A message to Congress

During a campaign that is being examined as a Republican model for success nationally, McDonnell stoked anger at Washington, promising to stand up to federal policies that he thought would kill jobs in Virginia, including legislation to curb emissions, changes to health care and new protections for unions.

McDonnell said he thinks that the discussion is a bipartisan one but that the problem has been exacerbated in the past year.

"This will be an important theme over the next few years with governors around the country," he said. "I intend to be an active participant, because I believe some of these bills that have been proposed are not good for the people of Virginia."

Supporters of the efforts say their message would not be diluted, even if they are struck down by courts.

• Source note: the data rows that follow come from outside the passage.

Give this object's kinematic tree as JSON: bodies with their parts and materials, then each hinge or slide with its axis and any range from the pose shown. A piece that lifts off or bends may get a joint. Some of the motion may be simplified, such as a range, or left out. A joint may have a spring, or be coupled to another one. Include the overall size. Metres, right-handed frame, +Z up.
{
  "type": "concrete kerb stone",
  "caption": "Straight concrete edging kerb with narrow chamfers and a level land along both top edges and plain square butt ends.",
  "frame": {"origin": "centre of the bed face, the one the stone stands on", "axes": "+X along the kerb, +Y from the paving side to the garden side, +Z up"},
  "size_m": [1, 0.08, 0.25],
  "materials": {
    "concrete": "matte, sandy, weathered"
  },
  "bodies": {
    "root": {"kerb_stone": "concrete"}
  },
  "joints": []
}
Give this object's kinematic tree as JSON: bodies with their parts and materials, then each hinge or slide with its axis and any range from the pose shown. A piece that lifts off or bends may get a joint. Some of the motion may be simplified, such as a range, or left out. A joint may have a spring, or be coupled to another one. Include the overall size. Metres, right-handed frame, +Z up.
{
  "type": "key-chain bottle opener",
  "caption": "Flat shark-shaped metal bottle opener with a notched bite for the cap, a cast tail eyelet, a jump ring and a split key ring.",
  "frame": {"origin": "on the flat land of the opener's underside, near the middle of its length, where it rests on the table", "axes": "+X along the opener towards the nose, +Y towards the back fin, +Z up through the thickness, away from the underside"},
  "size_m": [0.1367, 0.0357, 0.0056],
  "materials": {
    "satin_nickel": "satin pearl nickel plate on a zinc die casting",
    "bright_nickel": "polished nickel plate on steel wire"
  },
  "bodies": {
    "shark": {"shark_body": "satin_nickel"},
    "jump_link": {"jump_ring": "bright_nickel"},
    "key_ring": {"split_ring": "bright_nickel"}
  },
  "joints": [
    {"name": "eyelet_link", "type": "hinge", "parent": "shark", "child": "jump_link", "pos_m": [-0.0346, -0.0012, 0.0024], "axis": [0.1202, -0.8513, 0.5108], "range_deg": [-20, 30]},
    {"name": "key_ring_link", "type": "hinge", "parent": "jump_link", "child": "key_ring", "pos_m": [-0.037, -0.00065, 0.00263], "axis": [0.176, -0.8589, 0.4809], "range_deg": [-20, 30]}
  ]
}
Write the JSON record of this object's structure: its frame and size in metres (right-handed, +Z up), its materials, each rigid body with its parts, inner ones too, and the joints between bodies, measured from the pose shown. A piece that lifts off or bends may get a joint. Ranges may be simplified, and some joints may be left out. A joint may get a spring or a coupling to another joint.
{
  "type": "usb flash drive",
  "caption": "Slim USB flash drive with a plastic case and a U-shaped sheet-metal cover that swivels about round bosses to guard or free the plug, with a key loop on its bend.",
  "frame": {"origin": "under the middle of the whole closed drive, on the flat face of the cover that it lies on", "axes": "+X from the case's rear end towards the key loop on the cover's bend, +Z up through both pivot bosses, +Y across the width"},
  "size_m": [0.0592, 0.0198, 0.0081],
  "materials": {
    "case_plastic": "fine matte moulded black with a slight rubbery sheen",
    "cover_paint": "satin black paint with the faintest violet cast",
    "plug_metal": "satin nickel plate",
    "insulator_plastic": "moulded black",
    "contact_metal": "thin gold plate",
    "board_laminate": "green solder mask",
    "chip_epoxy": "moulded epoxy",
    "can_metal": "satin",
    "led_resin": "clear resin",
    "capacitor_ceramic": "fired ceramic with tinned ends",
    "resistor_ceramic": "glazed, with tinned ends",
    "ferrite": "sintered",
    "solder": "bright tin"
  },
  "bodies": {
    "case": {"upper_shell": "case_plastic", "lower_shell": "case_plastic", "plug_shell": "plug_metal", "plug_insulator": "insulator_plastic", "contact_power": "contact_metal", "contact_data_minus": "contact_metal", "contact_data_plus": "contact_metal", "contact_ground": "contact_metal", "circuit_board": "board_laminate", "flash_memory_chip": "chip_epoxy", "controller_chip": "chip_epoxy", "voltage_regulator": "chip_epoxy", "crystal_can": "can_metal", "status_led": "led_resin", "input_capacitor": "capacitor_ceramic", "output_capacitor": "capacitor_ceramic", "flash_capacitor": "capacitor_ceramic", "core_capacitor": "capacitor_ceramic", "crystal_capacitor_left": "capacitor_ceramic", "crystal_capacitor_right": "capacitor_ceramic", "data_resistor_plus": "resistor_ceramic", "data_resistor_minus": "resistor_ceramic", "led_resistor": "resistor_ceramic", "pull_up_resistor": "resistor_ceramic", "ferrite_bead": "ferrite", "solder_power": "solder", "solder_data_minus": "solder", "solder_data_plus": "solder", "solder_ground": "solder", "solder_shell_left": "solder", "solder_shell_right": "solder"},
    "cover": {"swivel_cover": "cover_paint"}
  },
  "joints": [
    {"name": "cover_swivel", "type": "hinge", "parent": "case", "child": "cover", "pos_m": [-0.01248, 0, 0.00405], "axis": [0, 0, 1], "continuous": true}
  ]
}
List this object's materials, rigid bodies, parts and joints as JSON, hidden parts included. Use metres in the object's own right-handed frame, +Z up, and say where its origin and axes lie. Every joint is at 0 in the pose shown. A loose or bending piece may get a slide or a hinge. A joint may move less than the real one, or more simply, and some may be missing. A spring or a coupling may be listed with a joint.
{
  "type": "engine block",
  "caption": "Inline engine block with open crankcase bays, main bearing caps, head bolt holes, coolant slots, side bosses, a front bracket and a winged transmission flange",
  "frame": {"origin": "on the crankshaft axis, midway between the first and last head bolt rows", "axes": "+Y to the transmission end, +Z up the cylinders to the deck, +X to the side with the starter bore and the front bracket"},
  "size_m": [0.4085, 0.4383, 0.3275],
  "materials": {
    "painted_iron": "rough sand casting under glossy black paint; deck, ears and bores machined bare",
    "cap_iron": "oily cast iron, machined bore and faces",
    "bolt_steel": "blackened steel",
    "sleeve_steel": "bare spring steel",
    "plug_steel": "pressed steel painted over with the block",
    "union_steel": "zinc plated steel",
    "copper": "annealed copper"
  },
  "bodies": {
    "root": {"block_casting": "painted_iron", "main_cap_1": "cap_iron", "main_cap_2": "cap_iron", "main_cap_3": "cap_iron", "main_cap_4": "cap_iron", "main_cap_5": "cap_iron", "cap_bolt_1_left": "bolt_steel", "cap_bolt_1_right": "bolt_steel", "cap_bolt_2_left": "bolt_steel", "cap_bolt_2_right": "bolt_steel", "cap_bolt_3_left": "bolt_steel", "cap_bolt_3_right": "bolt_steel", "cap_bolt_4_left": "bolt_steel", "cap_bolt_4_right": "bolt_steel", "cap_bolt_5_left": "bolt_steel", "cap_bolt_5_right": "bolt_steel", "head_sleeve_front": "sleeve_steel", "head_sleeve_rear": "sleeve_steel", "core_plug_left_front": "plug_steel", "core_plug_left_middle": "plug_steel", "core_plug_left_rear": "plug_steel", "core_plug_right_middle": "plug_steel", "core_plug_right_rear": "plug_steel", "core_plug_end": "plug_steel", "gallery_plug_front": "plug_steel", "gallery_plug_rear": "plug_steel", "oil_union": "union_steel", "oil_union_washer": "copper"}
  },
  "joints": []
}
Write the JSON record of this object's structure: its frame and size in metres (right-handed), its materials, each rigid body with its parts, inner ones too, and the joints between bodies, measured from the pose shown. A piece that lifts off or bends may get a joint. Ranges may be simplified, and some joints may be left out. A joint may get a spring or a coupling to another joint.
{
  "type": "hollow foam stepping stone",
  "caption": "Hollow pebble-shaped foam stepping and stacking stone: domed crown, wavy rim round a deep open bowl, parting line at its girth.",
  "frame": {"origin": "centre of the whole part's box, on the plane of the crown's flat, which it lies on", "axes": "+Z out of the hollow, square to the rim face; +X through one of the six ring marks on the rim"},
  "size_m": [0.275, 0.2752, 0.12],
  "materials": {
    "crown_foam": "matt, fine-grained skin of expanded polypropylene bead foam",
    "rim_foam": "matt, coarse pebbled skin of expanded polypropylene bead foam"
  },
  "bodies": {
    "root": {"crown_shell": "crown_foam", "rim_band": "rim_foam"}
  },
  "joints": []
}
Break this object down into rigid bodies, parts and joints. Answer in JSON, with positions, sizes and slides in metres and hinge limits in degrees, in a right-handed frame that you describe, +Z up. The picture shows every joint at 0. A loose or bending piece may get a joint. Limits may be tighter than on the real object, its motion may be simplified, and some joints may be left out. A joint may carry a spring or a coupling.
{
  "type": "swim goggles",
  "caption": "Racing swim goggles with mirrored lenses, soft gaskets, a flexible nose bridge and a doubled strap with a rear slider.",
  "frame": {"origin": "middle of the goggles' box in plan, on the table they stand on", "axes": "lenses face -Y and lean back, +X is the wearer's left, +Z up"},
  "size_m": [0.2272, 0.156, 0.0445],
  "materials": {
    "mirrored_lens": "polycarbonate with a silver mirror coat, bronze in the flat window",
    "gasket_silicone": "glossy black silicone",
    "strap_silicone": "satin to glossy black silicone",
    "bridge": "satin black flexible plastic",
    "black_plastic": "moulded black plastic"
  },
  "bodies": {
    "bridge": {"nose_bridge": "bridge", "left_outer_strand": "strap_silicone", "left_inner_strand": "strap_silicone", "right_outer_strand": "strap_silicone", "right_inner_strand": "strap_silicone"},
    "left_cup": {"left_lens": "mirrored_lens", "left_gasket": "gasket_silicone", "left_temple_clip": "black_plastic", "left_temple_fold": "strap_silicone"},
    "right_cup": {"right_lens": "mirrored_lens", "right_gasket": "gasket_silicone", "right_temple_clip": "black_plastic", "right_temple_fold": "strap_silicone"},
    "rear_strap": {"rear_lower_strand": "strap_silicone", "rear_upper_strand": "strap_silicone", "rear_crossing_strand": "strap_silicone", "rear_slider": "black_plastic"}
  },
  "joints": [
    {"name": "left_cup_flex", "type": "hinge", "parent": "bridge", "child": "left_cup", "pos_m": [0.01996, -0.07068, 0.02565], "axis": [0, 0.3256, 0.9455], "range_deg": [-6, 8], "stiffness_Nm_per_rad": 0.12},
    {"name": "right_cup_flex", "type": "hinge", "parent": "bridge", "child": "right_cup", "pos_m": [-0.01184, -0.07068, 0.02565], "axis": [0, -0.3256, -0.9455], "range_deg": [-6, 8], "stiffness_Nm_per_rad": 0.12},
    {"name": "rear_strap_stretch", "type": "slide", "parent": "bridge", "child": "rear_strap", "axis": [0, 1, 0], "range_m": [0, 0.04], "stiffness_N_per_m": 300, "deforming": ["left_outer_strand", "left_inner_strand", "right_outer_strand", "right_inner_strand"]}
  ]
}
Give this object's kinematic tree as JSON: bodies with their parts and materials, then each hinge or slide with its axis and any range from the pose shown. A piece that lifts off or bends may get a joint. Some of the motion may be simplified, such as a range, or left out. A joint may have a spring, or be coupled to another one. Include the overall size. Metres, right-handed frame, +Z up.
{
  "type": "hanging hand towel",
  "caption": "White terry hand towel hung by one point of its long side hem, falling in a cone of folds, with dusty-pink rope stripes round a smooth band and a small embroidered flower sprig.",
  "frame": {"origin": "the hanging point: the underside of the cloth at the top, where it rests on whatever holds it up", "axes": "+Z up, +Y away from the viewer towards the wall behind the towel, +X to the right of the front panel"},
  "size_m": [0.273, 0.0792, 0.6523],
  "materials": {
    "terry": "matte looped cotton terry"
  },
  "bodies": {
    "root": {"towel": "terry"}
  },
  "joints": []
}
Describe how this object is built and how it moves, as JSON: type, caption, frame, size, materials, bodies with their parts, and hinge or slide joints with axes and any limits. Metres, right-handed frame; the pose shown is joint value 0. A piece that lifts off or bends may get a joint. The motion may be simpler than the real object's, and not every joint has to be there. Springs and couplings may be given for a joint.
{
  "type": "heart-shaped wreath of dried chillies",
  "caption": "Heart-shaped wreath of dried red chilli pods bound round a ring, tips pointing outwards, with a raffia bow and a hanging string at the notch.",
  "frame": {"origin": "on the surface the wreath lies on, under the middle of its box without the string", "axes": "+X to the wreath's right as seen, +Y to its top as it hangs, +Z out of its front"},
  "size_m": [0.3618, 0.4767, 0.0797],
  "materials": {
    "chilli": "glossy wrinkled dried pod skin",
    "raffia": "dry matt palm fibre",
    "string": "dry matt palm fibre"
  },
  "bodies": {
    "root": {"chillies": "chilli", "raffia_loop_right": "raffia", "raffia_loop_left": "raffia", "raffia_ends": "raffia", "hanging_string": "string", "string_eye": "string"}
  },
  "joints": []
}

"It's really anybody's guess what courts will do," said Del. Mark L. Cole (R-Fredericksburg), a sponsor of one bill. "But I think it's time for states to push back and start putting the federal government back in its box."

The measure likely to attract the most attention is the one designed to put Virginia on a collision course with Democratic health-care legislation. Sponsor Del. Robert G. Marshall (R-Prince William) said that since unveiling the measure, he has heard from state lawmakers in four other states who are interested in introducing similar legislation.

"If this starts to roll across the United States, it's going to send a big signal to Congress: You are messing with things you have no power to do," Marshall said.